Exactly the lines between the line containing "Continue the three.js" and the line containing "flared lip, from", together with those two lines, are to be output.

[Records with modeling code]
○ ○ ○ ○
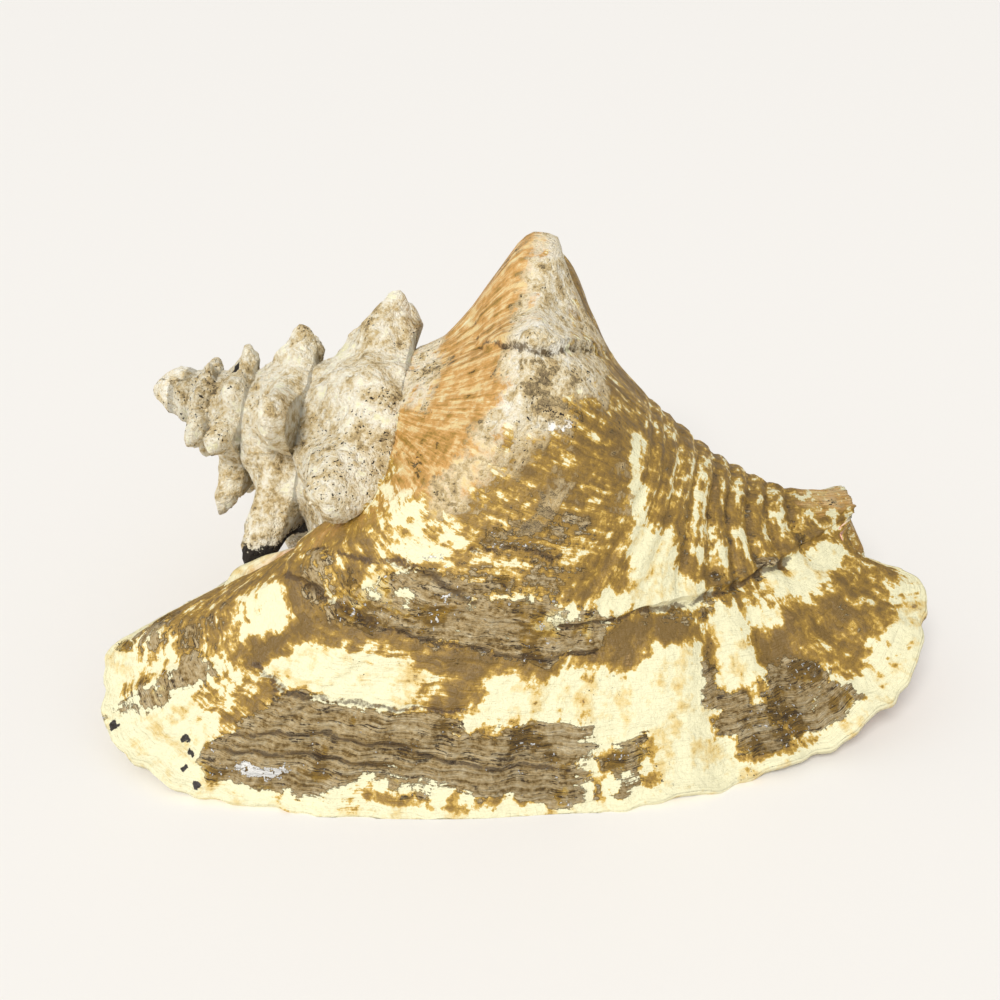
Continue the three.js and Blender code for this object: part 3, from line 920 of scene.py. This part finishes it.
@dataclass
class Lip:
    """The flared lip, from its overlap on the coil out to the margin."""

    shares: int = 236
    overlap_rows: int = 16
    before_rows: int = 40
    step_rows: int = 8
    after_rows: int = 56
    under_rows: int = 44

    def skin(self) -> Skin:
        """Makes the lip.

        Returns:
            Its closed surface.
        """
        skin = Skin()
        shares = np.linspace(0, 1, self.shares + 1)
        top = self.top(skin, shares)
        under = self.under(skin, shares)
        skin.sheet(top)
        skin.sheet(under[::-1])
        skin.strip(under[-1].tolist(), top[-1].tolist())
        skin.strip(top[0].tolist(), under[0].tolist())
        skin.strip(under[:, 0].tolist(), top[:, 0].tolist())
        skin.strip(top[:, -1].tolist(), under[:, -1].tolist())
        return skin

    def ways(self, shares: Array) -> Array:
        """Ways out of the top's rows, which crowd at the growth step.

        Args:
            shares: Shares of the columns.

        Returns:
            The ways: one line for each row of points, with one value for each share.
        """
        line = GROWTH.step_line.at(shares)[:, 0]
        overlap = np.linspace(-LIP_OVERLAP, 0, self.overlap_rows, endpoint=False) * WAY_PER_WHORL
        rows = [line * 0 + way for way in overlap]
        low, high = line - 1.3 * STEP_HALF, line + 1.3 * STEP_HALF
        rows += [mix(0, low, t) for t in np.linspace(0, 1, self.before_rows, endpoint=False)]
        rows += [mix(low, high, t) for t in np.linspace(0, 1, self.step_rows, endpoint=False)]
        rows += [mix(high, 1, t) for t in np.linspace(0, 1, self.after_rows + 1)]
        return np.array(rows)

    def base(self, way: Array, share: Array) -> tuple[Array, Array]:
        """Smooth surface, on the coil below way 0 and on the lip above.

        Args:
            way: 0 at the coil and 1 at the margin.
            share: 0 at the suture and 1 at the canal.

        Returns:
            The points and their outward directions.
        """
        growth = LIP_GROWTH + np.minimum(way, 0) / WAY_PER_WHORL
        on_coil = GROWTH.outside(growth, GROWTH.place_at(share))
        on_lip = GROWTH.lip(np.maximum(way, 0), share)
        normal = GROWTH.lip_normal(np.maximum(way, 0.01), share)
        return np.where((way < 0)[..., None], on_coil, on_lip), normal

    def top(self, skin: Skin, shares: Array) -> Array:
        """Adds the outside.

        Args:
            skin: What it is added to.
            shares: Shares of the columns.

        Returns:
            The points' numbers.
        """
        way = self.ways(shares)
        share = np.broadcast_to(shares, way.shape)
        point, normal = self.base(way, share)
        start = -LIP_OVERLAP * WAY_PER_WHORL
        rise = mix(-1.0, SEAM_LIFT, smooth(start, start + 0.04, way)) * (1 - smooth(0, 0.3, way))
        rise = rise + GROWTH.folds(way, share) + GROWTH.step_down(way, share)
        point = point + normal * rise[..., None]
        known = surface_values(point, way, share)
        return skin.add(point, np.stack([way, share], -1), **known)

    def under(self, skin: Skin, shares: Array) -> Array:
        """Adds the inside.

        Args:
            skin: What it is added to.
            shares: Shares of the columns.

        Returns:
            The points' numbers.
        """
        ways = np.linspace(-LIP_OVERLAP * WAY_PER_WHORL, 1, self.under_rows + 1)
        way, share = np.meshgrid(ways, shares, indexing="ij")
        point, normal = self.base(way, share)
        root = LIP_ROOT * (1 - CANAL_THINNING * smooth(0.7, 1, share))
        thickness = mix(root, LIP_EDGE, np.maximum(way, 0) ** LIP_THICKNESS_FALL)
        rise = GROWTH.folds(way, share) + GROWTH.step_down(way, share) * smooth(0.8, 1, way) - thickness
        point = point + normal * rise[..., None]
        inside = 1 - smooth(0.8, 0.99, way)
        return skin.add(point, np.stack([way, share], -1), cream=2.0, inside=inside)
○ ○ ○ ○
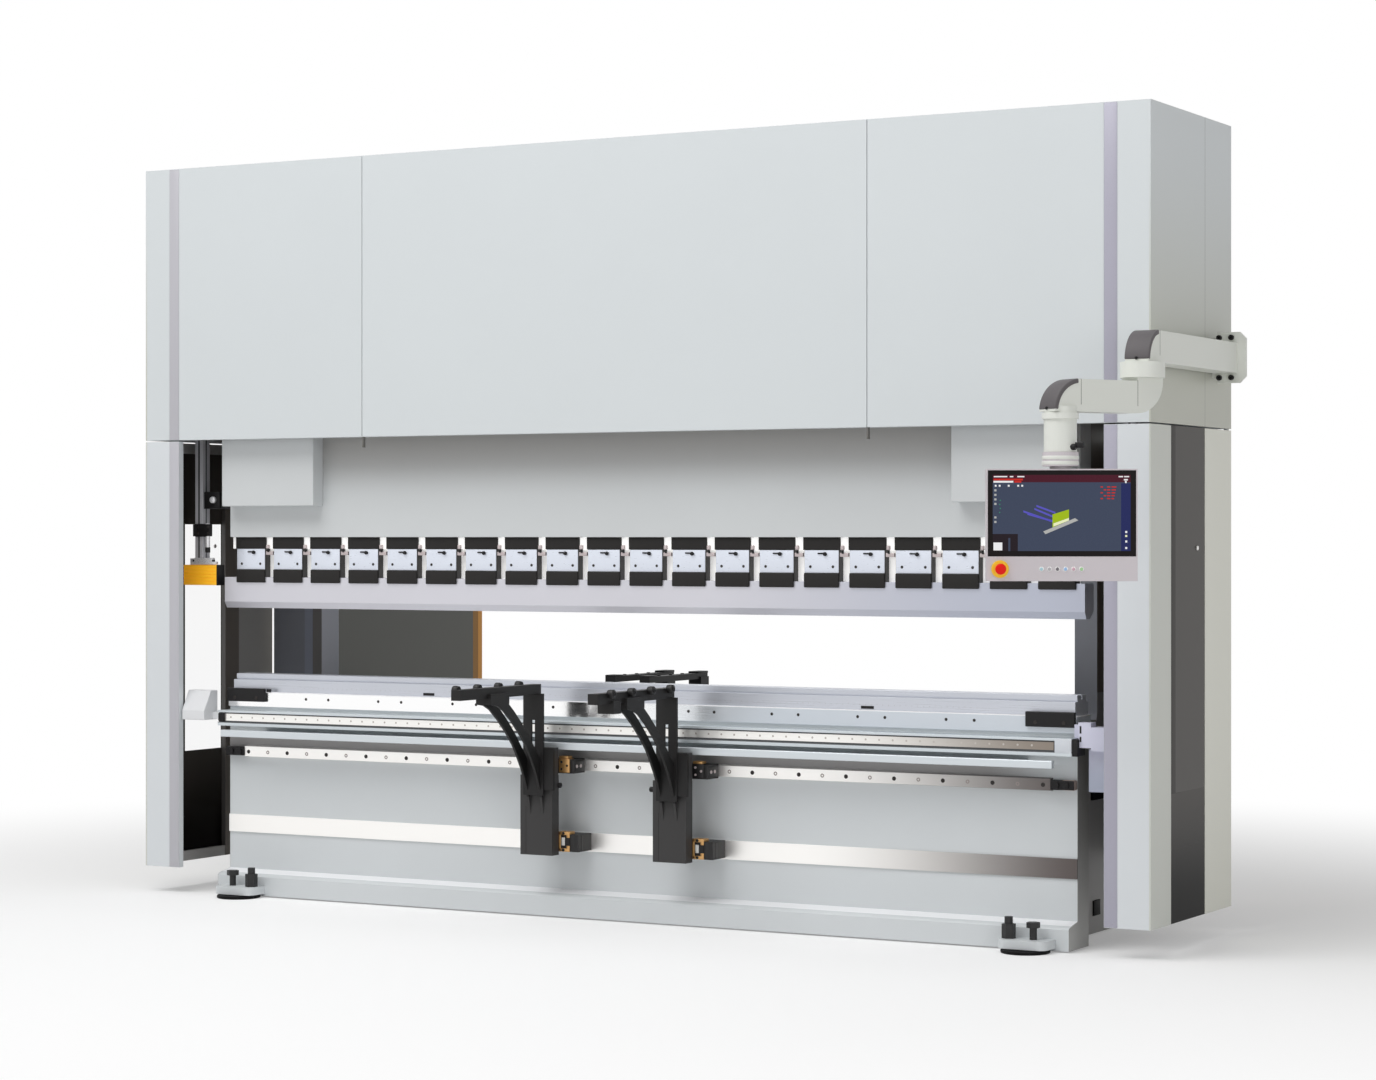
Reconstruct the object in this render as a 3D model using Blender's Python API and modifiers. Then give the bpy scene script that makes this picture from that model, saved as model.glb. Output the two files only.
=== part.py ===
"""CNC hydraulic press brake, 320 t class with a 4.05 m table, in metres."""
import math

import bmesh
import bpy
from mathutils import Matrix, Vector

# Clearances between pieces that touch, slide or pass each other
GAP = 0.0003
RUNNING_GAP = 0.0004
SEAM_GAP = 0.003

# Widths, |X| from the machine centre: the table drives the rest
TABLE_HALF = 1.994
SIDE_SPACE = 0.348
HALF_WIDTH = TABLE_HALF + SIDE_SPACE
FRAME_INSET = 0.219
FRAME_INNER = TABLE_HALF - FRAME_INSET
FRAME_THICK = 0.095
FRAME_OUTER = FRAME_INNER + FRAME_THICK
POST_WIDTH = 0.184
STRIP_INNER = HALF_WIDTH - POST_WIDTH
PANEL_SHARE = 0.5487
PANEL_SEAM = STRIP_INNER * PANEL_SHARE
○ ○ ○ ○
Problem solution:
Continue the three.js and Blender code for this object: part 3, from line 920 of scene.py. This part finishes it.
@dataclass
class Lip:
    """The flared lip, from its overlap on the coil out to the margin."""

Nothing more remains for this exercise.